Maybe the media forgot. Or maybe they like to be shocked and horrified so that you’ll be shocked and horrified and have your darkest fears confirmed and maybe motivate you to read food labels more carefully.

I’m not completely sarcastic in saying this. In all the discussion of how food manufacturers create addictive food, the solutions revolve around two poles: individual choice and government intervention. Individuals read the labels that governments make food manufacturers put on their commodities. Government agencies also enforce laws about what manufacturers can put in their food commodities.

This fantasy enlists the myth of the market economy in which businesses respond to consumer demand and government regulation, which is there to protect consumers.

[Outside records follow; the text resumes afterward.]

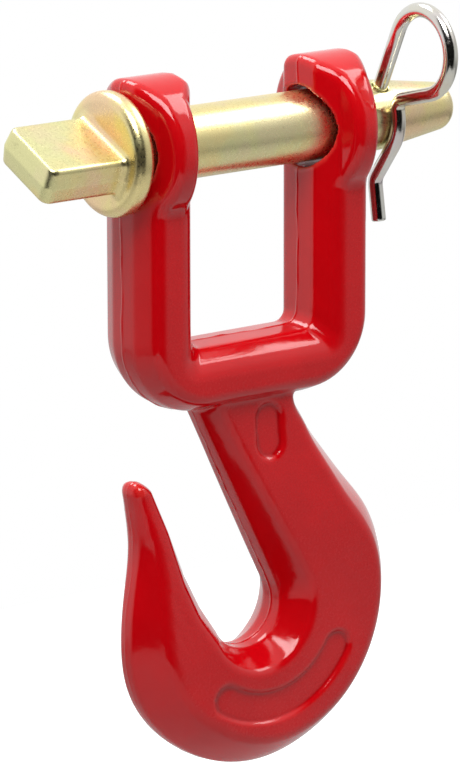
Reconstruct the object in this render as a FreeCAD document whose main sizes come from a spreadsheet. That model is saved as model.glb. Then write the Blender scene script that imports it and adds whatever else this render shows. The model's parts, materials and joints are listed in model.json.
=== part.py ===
"""Drawbar hook: a forged clevis with a slip hook below it, its drawbar pin and the pin's R-clip.

Millimetres. X runs along the drawbar pin towards its clip, Y points backwards through the
forging's parting plane, Z is up. The origin is on the pin's axis, midway between the ears.
"""

import FreeCAD, Part
import math
import os

import Sketcher
from FreeCAD import Placement, Rotation, Vector

doc = FreeCAD.newDocument("drawbar_hook")

# Driving dimensions
SIZES = {
    # drawbar pin
    "pin_diameter": 19,
    "pin_turn": 25,
    "taper_start": 46,
    "pin_end": 70.5,
    "taper_lean": 8,
    "end_round": 3.5,
    # collar and tab handle
    "collar_gap": 0.3,
    "collar_thickness": 6,
    "collar_diameter": 33,
    "collar_round": 2.6,
    "tab_length": 24.3,
    "tab_width": 22.5,
    "tab_thickness": 10.4,
    "tab_draft": 7,
    "tab_corner": 2.6,
    "tab_edge": 1.1,
    "tab_root": 1.6,
    # R-clip and its hole
    "clip_station": 45,
    "wire_diameter": 4,
    "hole_clearance": 0.6,
    "clip_clearance": 0.2,
    "leg_below": 14,
    "entry_length": 0.45,
    "loop_radius": 11.2,
    "loop_wrap": 230,
    "hump_top": 36,
    "hump_bottom": 12,
    "waist_bend": 3.2,
    "stem_length": 10.5,
    "tail_bend": 4.5,
    "tail_flare": 34,
    "tail_length": 9.6,
    "wire_end_round": 0.6,
    # clevis
    "gap_width": 40,
    "leg_thickness": 18,
    "leg_depth": 24,
    "draft": 13,
    "ear_radius": 19,
    "neck_round": 6,
    "bore_clearance": 3,
    "floor_drop": 53.2,
    "bar_thickness": 18,
    "outer_corner": 21,
    "inner_corner": 5.5,
    "crest_round": 7,
    "edge_round": 3.8,
    # hook
    "bowl_x": 0,
    "bowl_drop": 128,
    "throat_radius": 11,
    "throat_lean": 26.5,
    "throat_round": 4,
    "depth_share": 0.75,
    "width_share": 0.38,
    "tip_shoulder_inset": 0.8,
    "tip_crown_inset": 1.9,
    "tip_end_inset": 2.55,
    # recesses
    "recess_depth": 1.1,
    "recess_lean": 25,
    "slot_recess_x": 3.5,
    "slot_recess_drop": 78.7,
    "slot_recess_length": 15,
    "slot_recess_width": 8.4,
    "bowl_recess_x": 2,
    "bowl_recess_radius": 26.3,
    "bowl_recess_width": 8.6,
    "bowl_recess_start": -31,
    "bowl_recess_end": -122,
}

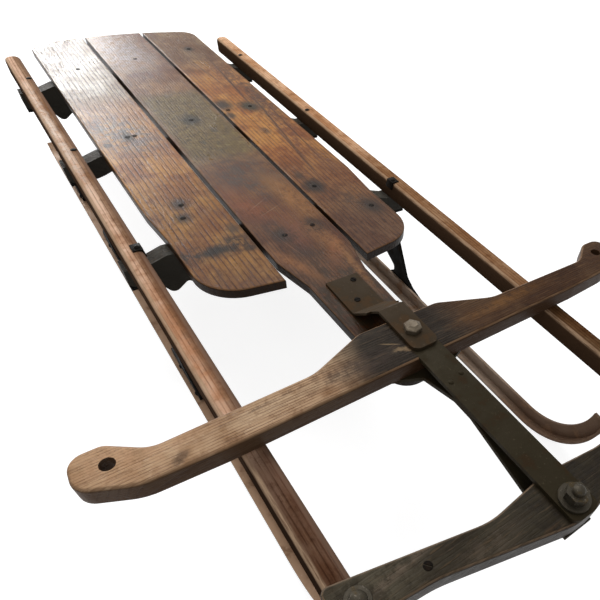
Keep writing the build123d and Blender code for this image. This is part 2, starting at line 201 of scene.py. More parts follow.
def worn_panel(tree, place, colour, panel):
    """What is left of an old painted panel: an olive ground, rubbed through and speckled with dirt."""
    x, y, long, wide, ground, dirt, rubbed = panel
    grit = {"Vector": place, "Scale": 1 / SPECK_SIZE, "Detail": 5.0, "Roughness": 0.8, "Distortion": 0.8}
    grit = add(tree, "TexNoise", grit).outputs["Fac"]
    edge = add(tree, "TexNoise", {"Vector": place, "Scale": 1 / FRAY_SIZE, "Detail": 5.0}).outputs["Color"]
    # The noise is about 0.5, so it pushes the panel by half of this reach, and the centre makes that good
    fray_x = 24 * MM
    fray_y = 16 * MM
    frayed = {0: edge, 1: (fray_x, fray_y, 0), 2: place}
    frayed = add(tree, "VectorMath", frayed, operation="MULTIPLY_ADD").outputs[0]
    whole = spot(tree, frayed, x + fray_x / 2, y + fray_y / 2, long, wide, soft=0.16, square=True)
    colour = overlay(tree, times(tree, whole, 0.8), colour, paint(ground))
    dirty = times(tree, whole, mask_between(tree, grit, 0.48, 0.60, 0.0, 0.75))
    colour = overlay(tree, dirty, colour, paint(dirt))
    bare = times(tree, whole, mask_between(tree, grit, 0.46, 0.36, 0.0, 0.65))
    return overlay(tree, bare, colour, paint(rubbed))


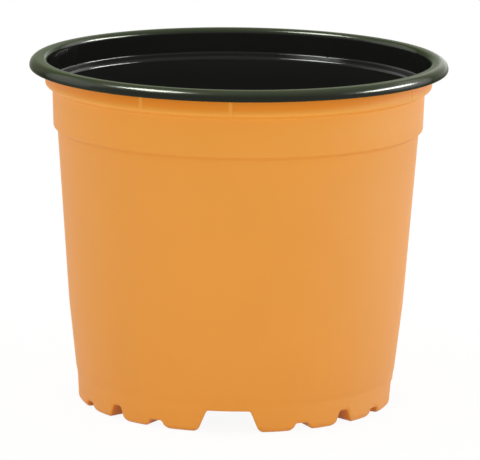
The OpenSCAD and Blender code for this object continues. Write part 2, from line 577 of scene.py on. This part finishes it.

I think we’re all aware that the part about government regulation is laughably naïve. But is there really a problem with consumers lacking the information they need to be smart shoppers?

Obviously not.

Consumers shouldn’t have to be well informed. They should be able to walk into a store, buy a food product, and eat it in safety—all in blissful ignorance. Instead, they are manipulated into eating addictive foods, intentionally designed to be addictive.

Before anyone boils over with outrage, know that food manufacturers are doing exactly what they’re supposed to do in a food economy based on the capitalist mode of production: create an ever-expanding stream of revenue, enhance in the Twentieth Century by science that enables businesses to create commodity addictions.

This is not news.

The other thing that’s not news is how addictive foods are associated with salt, sugar, and fat. Through a sleight-of-hand, those foods are associated with bad health so that we can be doubly horrified: for being manipulated and for being poisoned.

But this is also obviously false. Salt is essential to your health. So is fat. Sugar might not be essential, but it is not in itself harmful. What is critical for health is the form of the salt, sugar, and fat.

Refined salt is more likely to cause harm than sea salt, which consists of a mixture of minerals unlike simple sodium chloride. Fats damaged by processing are harmful. Fats from raw milk are terrific. High fructose corn syrup is poison, but the fructose in a fresh peach is just fine.

So the problem here is not salt, sugar, and fat but the form in which they are delivered. The form in which they are delivered is the result of an industrial process driven by the need for expanding revenue, lowering costs, and controlling the manufacture and sale of the food product.

Your health is beside the point.

And if you think the FDA or some other government agency is there to protect your health, think again. The guys with the badges and guns are there to preserve social order by enforcing the law, which might or might not protect your health.

It seems to come down to you and what you take home from the grocery store or farmers market or what not. And that’s a myth, too. A very well-cultivated myth by big thinkers who write horrifying books about the awful things corporations do to you. It happens to serve the interest of those corporations very well because there’s an idea that never gets mentioned: something that you can do about addictive food—and it’s not an herb or vitamin or exercise program.

The idea is that you and your friends and neighbors get together and say, “You can’t sell your addictive commodity in our neighborhood, to our friends, to our families.” The idea is that you and your friends and your neighbors and maybe even some people you don’t know yet get together and say, “We won’t let you make addictive commodities. If you do, we’ll run you out of town.”

Addictive food is a collective problem. It demands a collective solution.